7. Flow and Engagement Produce Deep Satisfaction
Mihaly Csikszentmihalyi's research on flow shows that people are happiest not during passive leisure but during states of deep engagement — when fully absorbed in a challenging, meaningful activity. This explains why watching TV (passive) produces less happiness than playing music, building something, or solving a problem (active engagement).
8. Mindfulness Reduces the "If Only" Trap
Much unhappiness comes from mental time travel — regretting the past or worrying about the future. A Harvard study using an experience-sampling app found that people's minds wander approximately 47% of the time and that mind-wandering is a strong predictor of unhappiness, regardless of what people are doing. Mindfulness — the practice of directing attention to the present — directly counteracts this tendency.
Common Happiness Myths
Myth: "I'll Be Happy When..."
This is the arrival fallacy — the belief that happiness lies at the end of some achievement or acquisition. Research shows that we dramatically overestimate how happy external achievements will make us and for how long.

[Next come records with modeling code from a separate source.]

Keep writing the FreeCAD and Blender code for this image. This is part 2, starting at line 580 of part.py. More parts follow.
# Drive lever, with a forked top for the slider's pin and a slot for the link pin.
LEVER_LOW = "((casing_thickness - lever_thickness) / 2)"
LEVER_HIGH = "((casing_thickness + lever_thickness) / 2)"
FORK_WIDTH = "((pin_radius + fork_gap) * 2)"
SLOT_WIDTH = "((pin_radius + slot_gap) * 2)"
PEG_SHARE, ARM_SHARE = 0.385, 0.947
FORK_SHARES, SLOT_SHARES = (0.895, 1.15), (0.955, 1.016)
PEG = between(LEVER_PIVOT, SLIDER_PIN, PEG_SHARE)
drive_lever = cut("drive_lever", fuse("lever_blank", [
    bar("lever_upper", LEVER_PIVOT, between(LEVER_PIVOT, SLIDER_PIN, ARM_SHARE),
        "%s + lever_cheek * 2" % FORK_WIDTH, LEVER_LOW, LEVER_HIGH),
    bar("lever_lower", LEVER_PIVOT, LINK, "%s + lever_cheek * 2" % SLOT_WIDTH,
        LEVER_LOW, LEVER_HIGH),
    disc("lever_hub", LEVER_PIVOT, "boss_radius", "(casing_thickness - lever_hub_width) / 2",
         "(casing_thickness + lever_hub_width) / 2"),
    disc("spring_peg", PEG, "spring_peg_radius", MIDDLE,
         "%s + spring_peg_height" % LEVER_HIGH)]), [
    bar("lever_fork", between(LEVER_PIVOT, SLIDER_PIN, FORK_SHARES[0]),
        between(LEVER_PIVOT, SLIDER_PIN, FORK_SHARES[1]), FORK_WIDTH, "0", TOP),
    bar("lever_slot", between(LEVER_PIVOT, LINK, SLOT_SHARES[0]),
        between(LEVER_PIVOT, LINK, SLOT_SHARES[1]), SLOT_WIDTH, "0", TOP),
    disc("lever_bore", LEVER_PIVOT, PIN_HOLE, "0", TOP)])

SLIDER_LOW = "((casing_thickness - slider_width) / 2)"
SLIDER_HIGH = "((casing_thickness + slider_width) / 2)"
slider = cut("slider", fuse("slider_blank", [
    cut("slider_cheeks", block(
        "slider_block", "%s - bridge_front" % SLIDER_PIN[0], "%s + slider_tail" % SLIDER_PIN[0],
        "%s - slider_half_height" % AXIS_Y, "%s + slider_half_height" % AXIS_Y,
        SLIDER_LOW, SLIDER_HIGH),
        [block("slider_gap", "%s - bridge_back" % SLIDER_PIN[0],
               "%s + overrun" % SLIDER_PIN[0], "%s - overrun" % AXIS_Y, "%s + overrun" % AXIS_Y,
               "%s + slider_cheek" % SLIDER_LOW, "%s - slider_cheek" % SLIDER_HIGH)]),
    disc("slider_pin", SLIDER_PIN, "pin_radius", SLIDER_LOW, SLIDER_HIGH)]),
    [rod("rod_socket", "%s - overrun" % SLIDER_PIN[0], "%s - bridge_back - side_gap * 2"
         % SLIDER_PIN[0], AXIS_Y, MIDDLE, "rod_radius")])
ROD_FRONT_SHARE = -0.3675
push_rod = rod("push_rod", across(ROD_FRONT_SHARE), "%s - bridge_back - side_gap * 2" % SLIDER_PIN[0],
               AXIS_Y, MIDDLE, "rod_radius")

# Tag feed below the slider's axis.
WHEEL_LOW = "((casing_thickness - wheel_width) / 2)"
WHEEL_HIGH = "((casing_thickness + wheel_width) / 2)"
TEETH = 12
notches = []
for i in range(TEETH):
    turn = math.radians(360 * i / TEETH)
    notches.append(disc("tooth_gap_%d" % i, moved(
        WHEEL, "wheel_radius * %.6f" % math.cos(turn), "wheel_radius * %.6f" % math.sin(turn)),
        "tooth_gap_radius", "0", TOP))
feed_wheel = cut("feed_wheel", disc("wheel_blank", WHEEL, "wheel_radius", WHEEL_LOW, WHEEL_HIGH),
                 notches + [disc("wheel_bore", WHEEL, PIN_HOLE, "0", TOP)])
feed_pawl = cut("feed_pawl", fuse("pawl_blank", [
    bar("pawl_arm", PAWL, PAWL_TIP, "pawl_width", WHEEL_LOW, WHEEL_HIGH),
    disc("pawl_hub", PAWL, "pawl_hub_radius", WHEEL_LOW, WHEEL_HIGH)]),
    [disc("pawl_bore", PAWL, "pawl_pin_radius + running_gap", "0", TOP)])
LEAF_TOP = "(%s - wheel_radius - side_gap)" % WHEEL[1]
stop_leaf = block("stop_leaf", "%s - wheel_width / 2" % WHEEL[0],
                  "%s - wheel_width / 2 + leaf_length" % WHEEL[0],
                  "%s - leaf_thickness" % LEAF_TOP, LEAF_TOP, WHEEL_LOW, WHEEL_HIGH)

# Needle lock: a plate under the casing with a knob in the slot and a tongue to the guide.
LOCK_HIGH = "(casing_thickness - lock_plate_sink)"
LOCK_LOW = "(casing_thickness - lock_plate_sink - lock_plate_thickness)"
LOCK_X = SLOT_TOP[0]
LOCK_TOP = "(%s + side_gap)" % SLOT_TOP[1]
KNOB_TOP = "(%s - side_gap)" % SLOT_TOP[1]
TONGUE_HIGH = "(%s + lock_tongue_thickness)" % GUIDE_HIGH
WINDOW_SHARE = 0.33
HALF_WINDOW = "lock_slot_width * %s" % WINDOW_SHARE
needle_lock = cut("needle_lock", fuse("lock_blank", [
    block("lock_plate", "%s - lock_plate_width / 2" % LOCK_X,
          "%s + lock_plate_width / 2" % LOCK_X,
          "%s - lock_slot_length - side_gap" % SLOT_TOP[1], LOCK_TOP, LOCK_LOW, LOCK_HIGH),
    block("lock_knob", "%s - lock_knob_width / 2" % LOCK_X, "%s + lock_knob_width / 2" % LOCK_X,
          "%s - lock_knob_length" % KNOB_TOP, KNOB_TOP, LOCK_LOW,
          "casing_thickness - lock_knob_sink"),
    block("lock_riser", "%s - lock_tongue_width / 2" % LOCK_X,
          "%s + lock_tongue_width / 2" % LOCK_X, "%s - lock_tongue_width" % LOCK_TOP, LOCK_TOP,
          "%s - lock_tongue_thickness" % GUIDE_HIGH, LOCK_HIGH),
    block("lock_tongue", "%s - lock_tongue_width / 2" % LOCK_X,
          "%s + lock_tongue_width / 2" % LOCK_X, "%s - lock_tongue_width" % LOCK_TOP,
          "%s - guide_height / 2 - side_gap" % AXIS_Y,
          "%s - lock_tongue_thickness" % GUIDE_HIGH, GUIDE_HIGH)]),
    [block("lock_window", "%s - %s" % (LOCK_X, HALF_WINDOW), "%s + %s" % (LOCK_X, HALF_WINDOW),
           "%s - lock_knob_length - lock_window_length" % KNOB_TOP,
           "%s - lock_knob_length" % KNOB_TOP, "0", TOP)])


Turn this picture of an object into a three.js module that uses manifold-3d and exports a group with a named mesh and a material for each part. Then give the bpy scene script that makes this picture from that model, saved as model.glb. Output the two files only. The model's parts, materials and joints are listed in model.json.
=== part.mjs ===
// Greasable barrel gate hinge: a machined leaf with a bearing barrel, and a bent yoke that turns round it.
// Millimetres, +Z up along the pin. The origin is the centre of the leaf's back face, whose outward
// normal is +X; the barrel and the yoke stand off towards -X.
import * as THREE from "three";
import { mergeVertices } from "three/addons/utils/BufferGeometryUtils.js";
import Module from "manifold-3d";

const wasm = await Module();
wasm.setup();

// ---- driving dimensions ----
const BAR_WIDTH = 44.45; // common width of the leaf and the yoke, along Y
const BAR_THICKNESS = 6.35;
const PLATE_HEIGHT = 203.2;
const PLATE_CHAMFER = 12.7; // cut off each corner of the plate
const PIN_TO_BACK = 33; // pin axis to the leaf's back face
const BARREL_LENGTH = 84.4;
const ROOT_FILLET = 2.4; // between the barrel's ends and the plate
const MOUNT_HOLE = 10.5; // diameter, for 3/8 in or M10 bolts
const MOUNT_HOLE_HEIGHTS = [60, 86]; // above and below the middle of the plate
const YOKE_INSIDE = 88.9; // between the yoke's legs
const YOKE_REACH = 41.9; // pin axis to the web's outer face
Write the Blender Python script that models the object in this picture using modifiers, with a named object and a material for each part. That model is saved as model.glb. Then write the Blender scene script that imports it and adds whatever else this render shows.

Hedonic adaptation means we quickly return to our baseline after positive events.
Myth: Happiness Is a Constant State
No one is happy all the time, and pursuing constant happiness is both unrealistic and counterproductive. Research by Todd Kashdan and Robert Biswas-Diener shows that the full range of emotions, including negative ones, serves important functions. Anger motivates boundary-setting. Sadness signals loss that needs processing. Anxiety alerts us to genuine threats.
Myth: Happiness Is Selfish
Happy people are more generous, more creative, more helpful, and better at solving problems. Barbara Fredrickson's broaden-and-build theory shows that positive emotions expand cognitive and behavioral repertoires, making people more creative, open-minded, and socially connected. Pursuing your own happiness genuinely benefits those around you.
Putting It Into Practice
The science of happiness converges on several actionable principles:
- Invest in relationships — especially a few deep, trusting connections.
- Choose experiences over things when spending discretionary resources.
- Practice gratitude regularly — even three times per week makes a measurable difference.
- Help others — volunteer, give, perform acts of kindness.
- Move your body daily and protect your sleep.
- Pursue engagement — find activities that produce flow.
- Practice mindfulness — even five minutes a day helps anchor you in the present.
- Find meaning — connect your daily activities to a purpose larger than yourself.
Happiness isn't a destination or a trait. It's a set of practices — daily choices that, compounded over time, build a life of genuine well-being. The science is clear. The tools are accessible. The rest is up to you.